Exercise directions ::
Read the data and repeat it in full, exactly.
** Start of Provided information **
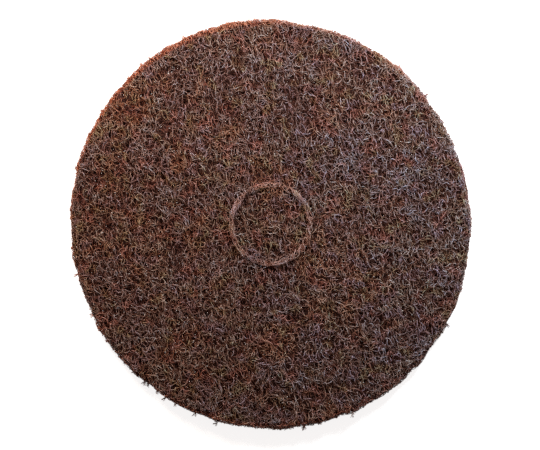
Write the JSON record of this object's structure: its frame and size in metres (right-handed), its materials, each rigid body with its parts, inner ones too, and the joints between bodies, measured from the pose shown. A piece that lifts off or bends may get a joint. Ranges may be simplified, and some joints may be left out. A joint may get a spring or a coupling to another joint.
{
  "type": "surface conditioning disc",
  "caption": "Round abrasive disc of needled, resin-bonded nylon web with a flat back, for blending and cleaning metal. A raised ring marks a 22 mm arbor hole that is not cut through.",
  "frame": {"origin": "centre of the flat back face", "axes": "+Z along the disc's axis, out of its working face; +Y along its slightly longer diameter, the picture's upward direction"},
  "size_m": [0.1141, 0.1169, 0.0057],
  "materials": {
    "abrasive_web": "matte"
  },
  "bodies": {
    "root": {"abrasive_disc": "abrasive_web"}
  },
  "joints": []
}
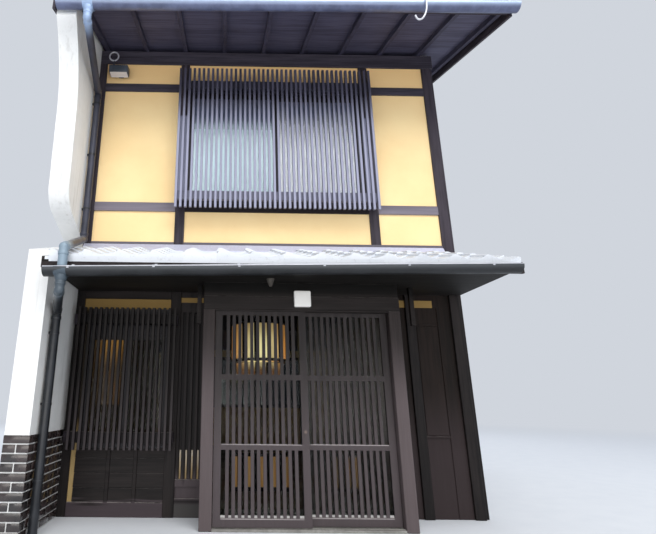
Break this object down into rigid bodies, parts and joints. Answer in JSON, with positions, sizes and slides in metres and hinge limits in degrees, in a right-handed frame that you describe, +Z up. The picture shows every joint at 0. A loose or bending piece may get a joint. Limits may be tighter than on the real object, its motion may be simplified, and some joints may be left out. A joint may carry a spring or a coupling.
{
  "type": "timber townhouse",
  "caption": "Narrow two storey timber townhouse with slatted windows, sliding lattice doors, a tiled pent roof, a gable roof and a plastered wing wall.",
  "frame": {"origin": "on the ground, below the middle of the plan's bounding box", "axes": "-Y is the street side, +X runs to the right as seen from the street, +Z is up"},
  "size_m": [4.658, 7.95, 6.4398],
  "materials": {
    "white_plaster": "smooth lime plaster",
    "grey_render": "plain cement render",
    "ochre_plaster": "fine sanded earth plaster",
    "dark_timber": "weathered black stain",
    "entrance_timber": "worn brown black stain",
    "floor_boards": "planed boards",
    "concrete": "trowelled concrete",
    "window_metal": "dark bronze coating",
    "window_glass": "clear",
    "silver_tile": "smoked silver grey tile",
    "dark_tile": "smoked dark grey tile",
    "flashing_metal": "coated sheet",
    "gutter_metal": "dark coated sheet",
    "pipe_metal": "dark coated tube",
    "lamp_white": "opal cover",
    "flood_grey": "grey coating",
    "pull_steel": "brushed"
  },
  "bodies": {
    "house": {"left_party_wall": "grey_render", "upper_wing_wall": "white_plaster", "lower_wing_wall": "white_plaster", "right_party_wall": "grey_render", "ground_floor": "concrete", "upper_floor": "floor_boards", "posts": "dark_timber", "beams": "dark_timber", "plaster_panels": "ochre_plaster", "upper_window": "window_metal", "lower_window": "window_metal", "front_glass": "window_glass", "back_windows": "window_metal", "back_glass": "window_glass", "upper_lattice": "dark_timber", "lower_lattice": "dark_timber", "lattice_brackets": "dark_timber", "side_light": "dark_timber", "wainscot": "dark_timber", "right_boards": "dark_timber", "entrance_posts": "entrance_timber", "entrance_lintel": "entrance_timber", "entrance_threshold": "concrete", "entrance_sides": "dark_timber", "door_guides": "entrance_timber", "lower_roof": "silver_tile", "lower_roof_ends": "dark_timber", "lower_soffit": "dark_timber", "wall_flashing": "flashing_metal", "main_roof_front": "dark_tile", "main_roof_back": "dark_tile", "ridge": "dark_tile", "rafters": "dark_timber", "verge_boards": "dark_timber", "eave_boards": "dark_timber", "lower_gutter": "gutter_metal", "main_gutters": "gutter_metal", "gutter_hangers": "gutter_metal", "upper_downpipe": "pipe_metal", "lower_downpipe": "pipe_metal", "back_downpipe": "pipe_metal", "pipe_clips": "pipe_metal", "floodlight": "flood_grey", "porch_lamp": "lamp_white", "hanging_bars": "dark_timber"},
    "left_door": {"door_left": "entrance_timber", "door_left_glass": "window_glass", "door_left_pull": "pull_steel"},
    "right_door": {"door_right": "entrance_timber", "door_right_glass": "window_glass"}
  },
  "joints": [
    {"name": "left_door_slide", "type": "slide", "parent": "house", "child": "left_door", "axis": [1, 0, 0], "range_m": [0, 0.78]},
    {"name": "right_door_slide", "type": "slide", "parent": "house", "child": "right_door", "axis": [-1, 0, 0], "range_m": [0, 0.78]}
  ]
}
** End of Provided information **
Full answer ::
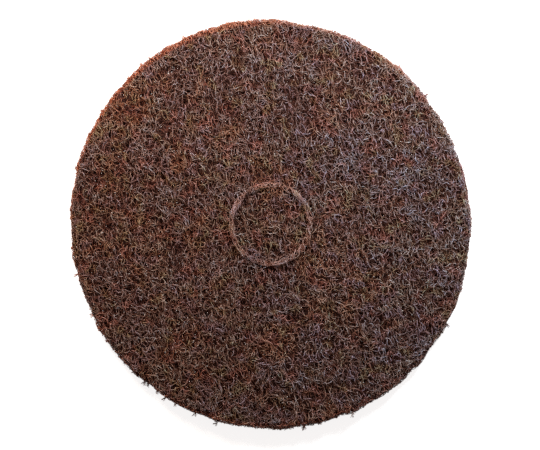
Write the JSON record of this object's structure: its frame and size in metres (right-handed), its materials, each rigid body with its parts, inner ones too, and the joints between bodies, measured from the pose shown. A piece that lifts off or bends may get a joint. Ranges may be simplified, and some joints may be left out. A joint may get a spring or a coupling to another joint.
{
  "type": "surface conditioning disc",
  "caption": "Round abrasive disc of needled, resin-bonded nylon web with a flat back, for blending and cleaning metal. A raised ring marks a 22 mm arbor hole that is not cut through.",
  "frame": {"origin": "centre of the flat back face", "axes": "+Z along the disc's axis, out of its working face; +Y along its slightly longer diameter, the picture's upward direction"},
  "size_m": [0.1141, 0.1169, 0.0057],
  "materials": {
    "abrasive_web": "matte"
  },
  "bodies": {
    "root": {"abrasive_disc": "abrasive_web"}
  },
  "joints": []
}
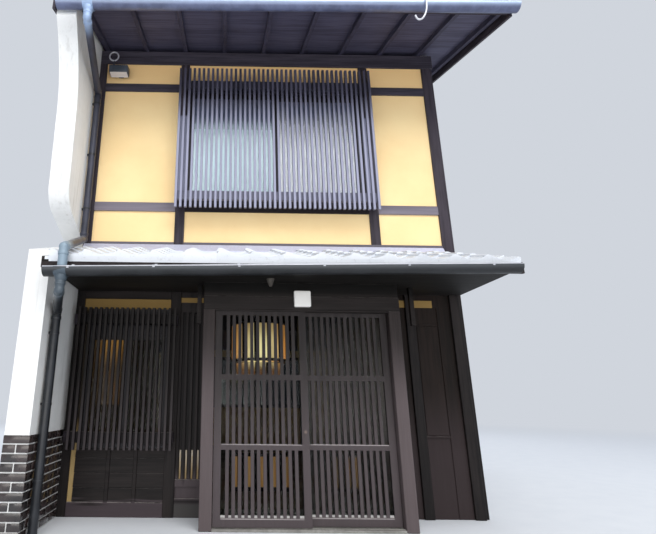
Break this object down into rigid bodies, parts and joints. Answer in JSON, with positions, sizes and slides in metres and hinge limits in degrees, in a right-handed frame that you describe, +Z up. The picture shows every joint at 0. A loose or bending piece may get a joint. Limits may be tighter than on the real object, its motion may be simplified, and some joints may be left out. A joint may carry a spring or a coupling.
{
  "type": "timber townhouse",
  "caption": "Narrow two storey timber townhouse with slatted windows, sliding lattice doors, a tiled pent roof, a gable roof and a plastered wing wall.",
  "frame": {"origin": "on the ground, below the middle of the plan's bounding box", "axes": "-Y is the street side, +X runs to the right as seen from the street, +Z is up"},
  "size_m": [4.658, 7.95, 6.4398],
  "materials": {
    "white_plaster": "smooth lime plaster",
    "grey_render": "plain cement render",
    "ochre_plaster": "fine sanded earth plaster",
    "dark_timber": "weathered black stain",
    "entrance_timber": "worn brown black stain",
    "floor_boards": "planed boards",
    "concrete": "trowelled concrete",
    "window_metal": "dark bronze coating",
    "window_glass": "clear",
    "silver_tile": "smoked silver grey tile",
    "dark_tile": "smoked dark grey tile",
    "flashing_metal": "coated sheet",
    "gutter_metal": "dark coated sheet",
    "pipe_metal": "dark coated tube",
    "lamp_white": "opal cover",
    "flood_grey": "grey coating",
    "pull_steel": "brushed"
  },
  "bodies": {
    "house": {"left_party_wall": "grey_render", "upper_wing_wall": "white_plaster", "lower_wing_wall": "white_plaster", "right_party_wall": "grey_render", "ground_floor": "concrete", "upper_floor": "floor_boards", "posts": "dark_timber", "beams": "dark_timber", "plaster_panels": "ochre_plaster", "upper_window": "window_metal", "lower_window": "window_metal", "front_glass": "window_glass", "back_windows": "window_metal", "back_glass": "window_glass", "upper_lattice": "dark_timber", "lower_lattice": "dark_timber", "lattice_brackets": "dark_timber", "side_light": "dark_timber", "wainscot": "dark_timber", "right_boards": "dark_timber", "entrance_posts": "entrance_timber", "entrance_lintel": "entrance_timber", "entrance_threshold": "concrete", "entrance_sides": "dark_timber", "door_guides": "entrance_timber", "lower_roof": "silver_tile", "lower_roof_ends": "dark_timber", "lower_soffit": "dark_timber", "wall_flashing": "flashing_metal", "main_roof_front": "dark_tile", "main_roof_back": "dark_tile", "ridge": "dark_tile", "rafters": "dark_timber", "verge_boards": "dark_timber", "eave_boards": "dark_timber", "lower_gutter": "gutter_metal", "main_gutters": "gutter_metal", "gutter_hangers": "gutter_metal", "upper_downpipe": "pipe_metal", "lower_downpipe": "pipe_metal", "back_downpipe": "pipe_metal", "pipe_clips": "pipe_metal", "floodlight": "flood_grey", "porch_lamp": "lamp_white", "hanging_bars": "dark_timber"},
    "left_door": {"door_left": "entrance_timber", "door_left_glass": "window_glass", "door_left_pull": "pull_steel"},
    "right_door": {"door_right": "entrance_timber", "door_right_glass": "window_glass"}
  },
  "joints": [
    {"name": "left_door_slide", "type": "slide", "parent": "house", "child": "left_door", "axis": [1, 0, 0], "range_m": [0, 0.78]},
    {"name": "right_door_slide", "type": "slide", "parent": "house", "child": "right_door", "axis": [-1, 0, 0], "range_m": [0, 0.78]}
  ]
}